By the way I was a confirmed bachelor til age fifty and I am now 53.
March 14, 2010 at 7:03 pm
I’ve had a lot of adventures in my life, but the greatest & most fun adventure of all is being a Dad! Mid-fifties when my twins were born, and every day is a grand adventure. I could not have choreographed it better!!! Cheers to all the mid-life dads out there being reborn through their children.life is good!!
Boomer54 Mark says:
April 11, 2010 at 9:23 am
My son is 33 and I turn 56 this year…I have been married to the current wife, I just could not get it right the first 2 times, for 12 years.

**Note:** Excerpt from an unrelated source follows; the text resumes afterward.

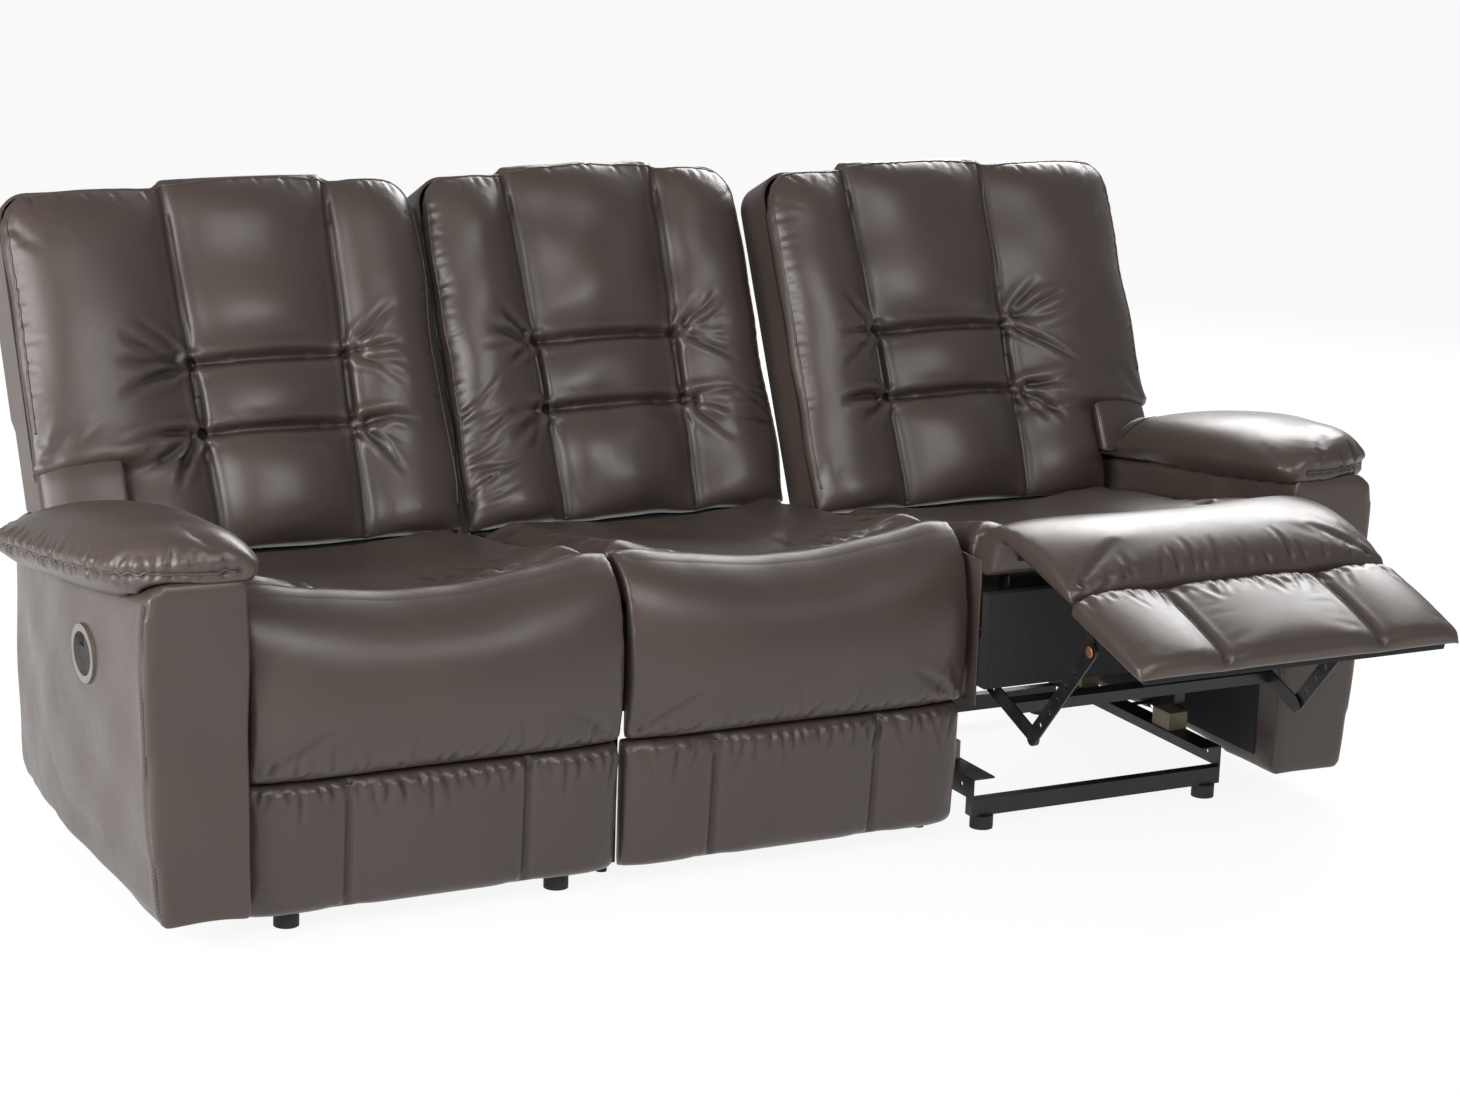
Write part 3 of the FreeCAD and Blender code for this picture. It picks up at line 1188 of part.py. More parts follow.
def arm_pillow(side):
    """Arm pillow: a long bolster that overhangs the arm and falls to the rear."""
    inner = size.arm_inner_x
    front, rear = size.arm_front_y, size.arm_rear_y
    top, fall = size.arm_front_z, size.arm_front_z - size.arm_rear_z
    wide, thick = size.pillow_width, size.pillow_height
    # Place along the arm, inner and outer edge as shares of the width, under and upper side of the height.
    stations = (
        (-0.004, -0.017, 0.258, -0.094, 0.321), (0.013, -0.067, 0.492, -0.151, 0.453),
        (0.054, -0.100, 0.692, -0.189, 0.613), (0.123, -0.113, 0.817, -0.208, 0.717),
        (0.244, -0.121, 0.875, -0.208, 0.793), (0.483, -0.083, 0.883, -0.189, 0.774),
        (0.740, -0.017, 0.850, -0.170, 0.538), (0.869, 0.008, 0.733, -0.151, 0.359),
        (0.992, 0.025, 0.467, -0.113, 0.283))
    wires = []
    for share, inmost, outmost, under, over in stations:
        level = top - fall * min(1, 1.18 * max(0, share))
        wires.append(pillow_section(side, front + share * (rear - front), inner + inmost * wide,
                                    inner + outmost * wide, level + under * thick, level + over * thick))
    return lofted(wires).cut(arm_body(side, 0))


def handle_bezel(side):
    """Bezel of the pull handle: a rim on the leather and a cup behind it."""
    face = arm_face_x(side)
    length, height = size.bezel_half_length, size.bezel_half_height
    rim_in = size.bezel_rim
    wall = size.bezel_wall
    flange = ellipse_prism(side, length, height, face - 4, face + 3)
    cup = ellipse_prism(side, length - rim_in, height - rim_in, face - size.bezel_depth, face)
    hollow = ellipse_prism(side, length - rim_in - wall, height - rim_in - wall,
                           face - size.bezel_depth + wall, face + 4)
    return flange.fuse(cup).cut(hollow)


def handle_lever(side):
    """Pull lever: a D-shaped paddle with a finger tab to the rear and a hinge barrel as its front edge."""
    face = arm_face_x(side)
    cup_length = size.bezel_half_length - size.bezel_rim - size.bezel_wall
    cup_height = size.bezel_half_height - size.bezel_rim - size.bezel_wall
    length, height = cup_length - 1, cup_height - 2
    outer = face - 1
    inner = outer - size.lever_thickness
    low_x = side * (inner if side > 0 else outer)
    hinge_y = size.bezel_y - 0.8 * length
    tab_y = size.bezel_y + 2
    paddle = ellipse_prism(side, length, height, inner, outer)
    keep = Part.makeBox(size.lever_thickness, tab_y - hinge_y, 2 * height,
                        Vector(low_x, hinge_y, size.bezel_z - height))
    tab = Part.makeBox(size.lever_thickness, 0.75 * length, 0.56 * height,
                       Vector(low_x, size.bezel_y, size.bezel_z - 0.28 * height))
    nose = 0.8 * length + size.lever_thickness / 2
    reach = cup_height * math.sqrt(1 - (nose / cup_length) ** 2) - size.pin_slack
    barrel = Part.makeCylinder(size.lever_thickness / 2, 2 * reach,
                               Vector(side * (inner + outer) / 2, hinge_y, size.bezel_z - reach))
    return paddle.common(keep).fuse([tab, barrel]).removeSplitter()


def footprint_middle():
    """Y of the middle between the open footrest's tip and the rear of the backs."""
    turned = lower_panel_shape()
    turned.rotate(Vector(0, size.hinge_y, size.hinge_z), Vector(1, 0, 0), -size.footrest_angle)
    tip = turned.BoundBox.YMin - size.wall_slide
    corner = back_plane().multVec(Vector(0, size.back_height, -size.pad_base - size.back_depth))
    return (tip + corner.y) / 2


front_datum = -footprint_middle()
size.add("front_datum", front_datum, "closed lower panel, from the middle of the footprint")


def build_seat(unit):
    """What every seat has: its box, springs, cushions and back."""
    seat = unit.seat()
    name = unit.name
    sub_part(name + "_seat_box", seat_box(unit), seat)
    sub_part(name + "_seat_springs", seat_springs(unit), seat)
    sub_part(name + "_seat_cushion", [shaped(name + "_seat_pad", seat_cushion_shape())], seat)
    footrest = unit.turned_about("hinge")
    sub_part(name + "_chaise_pad", [shaped(name + "_chaise", chaise_pad_shape())], footrest)
    sub_part(name + "_lower_panel", [shaped(name + "_panel", lower_panel_shape())], footrest)
    sub_part(name + "_back_frame", back_frame(unit), seat)
    sub_part(name + "_back_cushion", back_cushion(unit), seat)
    sub_part(name + "_back_panel", [back_panel(unit)], seat)
    sub_part(name + "_back_brackets", back_brackets(unit), seat)


def build_recliner(unit):
    """What only a recliner has: side plates, linkage, footrest boards, glides and back brackets."""
    seat = unit.seat()
    name = unit.name
    sub_part(name + "_side_plates", side_plates(unit), seat)
    sub_part(name + "_pivot_pins", pivot_pins(unit), seat)
    sub_part(name + "_glides", glides(unit), seat)
    sub_part(name + "_footrest_boards", footrest_boards(unit), unit.turned_about("hinge"))
    sub_part(name + "_footrest_brackets", footrest_brackets(unit), unit.turned_about("hinge"))
    sub_part(name + "_drive_links", drive_links(unit), unit.turned_about("drive_pivot"))
    sub_part(name + "_torque_tube", torque_tube(unit), unit.turned_about("drive_pivot"))
    sub_part(name + "_front_links", front_links(unit), unit.carried())


def build_arm(unit):
    """An arm with its pillow, frame, pull handle and release cable."""
    place = Placement(Vector(0, front_datum, 0), Rotation())
    name = unit.name
    sub_part(name + "_arm_cover", [shaped(name + "_arm_shell", arm_cover(unit.side))], place)
    sub_part(name + "_arm_frame", arm_frame(unit.side, name + "_arm_boards"), place)
    sub_part(name + "_arm_pillow", [shaped(name + "_arm_cushion", arm_pillow(unit.side))], place)
    sub_part(name + "_handle_bezel", [shaped(name + "_bezel", handle_bezel(unit.side))], place)
    sub_part(name + "_handle_lever", [shaped(name + "_lever", handle_lever(unit.side))], place)
    sub_part(name + "_release_cable", [shaped(name + "_cable", release_cable(unit.side))], place)


def grouped(name, maker, units):
    """One sub-part made of like pieces under several seats."""
    groups = []
    for unit in units:
        group = doc.addObject("Part::Compound", f"{unit.name}_{name}_group")
        group.Links = maker(unit)
        group.Placement = unit.fixed()
        groups.append(group)
    sub_part(name, groups, Placement())


for unit in (LEFT, CENTRE, RIGHT):
    build_seat(unit)
for unit in (LEFT, RIGHT):
    build_recliner(unit)
    build_arm(unit)
grouped("base_cross_rails", cross_rails, (LEFT, RIGHT))
grouped("base_side_rails", side_rail, (LEFT, RIGHT))
grouped("connector_bars", connector_bars, (LEFT, RIGHT))
grouped("feet", feet, (LEFT, CENTRE, RIGHT))

doc.recompute()


def check_and_export():
    """Stop on any failed object or bad shape, then write one STEP file for each sub-part."""
    for item in doc.Objects:
        if {"Invalid", "Error"} & set(item.State):
            raise RuntimeError(f"{item.Name} failed: {item.State}")
    for name, item in nodes.items():
        if item.Shape.isNull() or not item.Shape.isValid():
            raise RuntimeError(f"{name} has no valid shape")
    os.makedirs("parts", exist_ok=True)
    for name, item in nodes.items():
        item.Shape.exportStep(f"parts/{name}.step")
    whole = Part.makeCompound([item.Shape for item in nodes.values()])
    extent = whole.BoundBox
    print(f"{len(nodes)} sub-parts, box {extent.XMin:.1f}..{extent.XMax:.1f}, "
          f"{extent.YMin:.1f}..{extent.YMax:.1f}, {extent.ZMin:.1f}..{extent.ZMax:.1f}")


check_and_export()
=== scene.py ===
"""Looks of a three-seat reclining sofa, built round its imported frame.

Every upholstered piece is worked in the frame of the thing that carries it: a seat, a
footrest or a back.  A seat's own frame has X across the seat from its centre line, Y to
the rear from the closed lower panel and Z up from the floor.  A back's own frame has X
across, Y up along the lean and Z towards the sitter.  Lengths are metres.
"""

import json
import logging
import math
import random
from dataclasses import dataclass, replace
from enum import Enum
from typing import Any, Callable, Iterable, Optional, Sequence, Union

import bpy
import numpy as np
from mathutils import Matrix, Vector
from mathutils.bvhtree import BVHTree

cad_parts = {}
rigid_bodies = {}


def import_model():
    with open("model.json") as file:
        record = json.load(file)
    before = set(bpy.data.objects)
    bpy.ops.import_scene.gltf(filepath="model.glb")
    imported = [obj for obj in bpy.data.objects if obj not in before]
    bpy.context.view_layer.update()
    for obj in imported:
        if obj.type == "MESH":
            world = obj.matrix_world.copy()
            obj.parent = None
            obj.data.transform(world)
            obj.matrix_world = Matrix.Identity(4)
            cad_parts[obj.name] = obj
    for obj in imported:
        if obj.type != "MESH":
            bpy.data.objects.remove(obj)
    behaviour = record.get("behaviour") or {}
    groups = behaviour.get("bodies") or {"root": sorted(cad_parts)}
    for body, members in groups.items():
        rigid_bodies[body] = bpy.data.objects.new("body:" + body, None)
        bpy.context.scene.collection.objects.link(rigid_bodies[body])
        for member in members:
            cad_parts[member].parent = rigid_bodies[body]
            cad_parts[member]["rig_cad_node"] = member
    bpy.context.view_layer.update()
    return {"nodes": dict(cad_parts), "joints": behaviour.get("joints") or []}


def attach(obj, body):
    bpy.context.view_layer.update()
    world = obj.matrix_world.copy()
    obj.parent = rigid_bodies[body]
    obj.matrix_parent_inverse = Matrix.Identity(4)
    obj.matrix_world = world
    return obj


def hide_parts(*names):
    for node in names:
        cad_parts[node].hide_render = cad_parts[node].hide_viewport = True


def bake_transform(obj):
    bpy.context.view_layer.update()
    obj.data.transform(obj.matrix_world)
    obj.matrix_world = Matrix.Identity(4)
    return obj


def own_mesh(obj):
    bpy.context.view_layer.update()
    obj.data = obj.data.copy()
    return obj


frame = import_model()
log = logging.getLogger("sofa")

MM = 0.001
TINY = 1e-9
Points = np.ndarray
Pair = tuple[float, float]


class Part(Enum):
    """What carries a piece of upholstery."""

    SEAT = "seat"
    FOOTREST = "footrest"
    BACK = "back"


def pivot(joint_name: str) -> Sequence[float]:
    """Where a hinge turns, in the sofa's frame."""
    return next(joint["pos_m"] for joint in frame["joints"] if joint["name"] == joint_name)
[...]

We will not have any kids but can relate to being late bloomers.
I always enjoy reading stories like this, it just confirms that we are not like any other generation. In the last 2 generations, having kids at these ages was unusual to say the least.
We, baby boomers, are turning the notions of kids, grand kids, and retirement on its ear.
What a great way to stay young! 50 really is the new 40!!
Thanks for sharing…
May 1, 2011 at 2:27 pm
Being an older Dad is the greatest! I’m 60, my son is 5. I’m not saying all guys should wait so long, but I truly feel sad when I see very, very young dads …like late teens/early 20s … with their kids. They just don’t realize what they are giving up. They’re giving up their own youth and forced to immediately grow up to raise kids. Far, far better to wait until you’ve lived a bit, established a career, developed your own sense of self. You’ll have so much more to offer as a husband and a father. I would never recommend anyone to become a father until at least 30. As long as you’re healthy & active, the older the dad the better the dad. Just my opinion ….
December 1, 2011 at 1:56 pm
Nice story. Just goes to show you that all Baby boomers arn’t alike. I can’t stand it when we are all lumped together. My baby girls are all grown up now and I miss the growing years. Oh well, that’s why God gave us grandkids.